I have read all your comments (not all the links though) was not sure to who to reply so I picked the last one.
I don't understand some of what was posed since I'm new to power query also a new member to the community and not sure how things are done here so, please bear with me.
You had a few questions in your first reply.
Q1: So CSV only, correct? A: Yes ("Get data from the web through FTP/IP Address/.CSV)
Q2: Does PLC mean 'Programmable Logic Controller? (not necessarily important but curious) A: Yes
Q3: As I understand there would be no way/chance to Filter data at the Source (PLC), correct. A: No (no way possible. loads 201 columns (not rows -my mistake-) in the next row down, limited by size of SD card.
Q4: Not sure I understand the logic here. Shouldn't this be "Reverse Rows" and "Keep first Rows"? A: I could post the actual file but you'll' have to help me. I am limited online so the easiest way would be to somehow post it right here but I don't know how.
I reread your reply and refer to Question 4 in you first reply.

Q4: Not sure I understand the logic here. Shouldn't this be "Reverse Rows" and "Keep first Rows"?

Not sure (to be tested and with Power Query expect 'surprises') but instinctively I would do - only - Keep Bottom Rows (201) instead.

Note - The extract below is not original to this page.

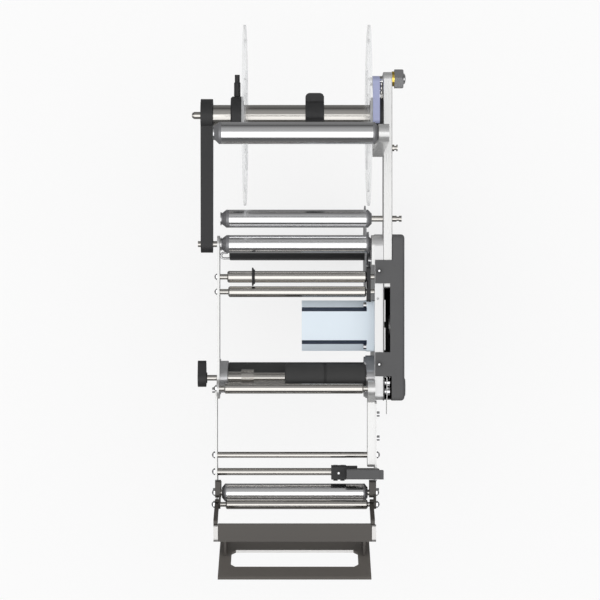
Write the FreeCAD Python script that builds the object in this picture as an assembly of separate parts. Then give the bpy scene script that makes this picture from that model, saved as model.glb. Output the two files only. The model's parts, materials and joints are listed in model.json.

I actually "Keep last Rows" then "Reverse Rows"
Refresh is done every time file is opened could be multiple times a day to weekly.
What I mean by hourly is: PLC will do an hourly write to the csv file of the 201 values.
The reason for hourly is: The logging is for temperature in a Grain Bin. So if I do an hourly log that gives me a good deviation in a 24hr period between min/max temp and therefore I can see which sensors are in the grain and with that the number of Bushels still in the Bin (not accurately to the bushel but a very good idea).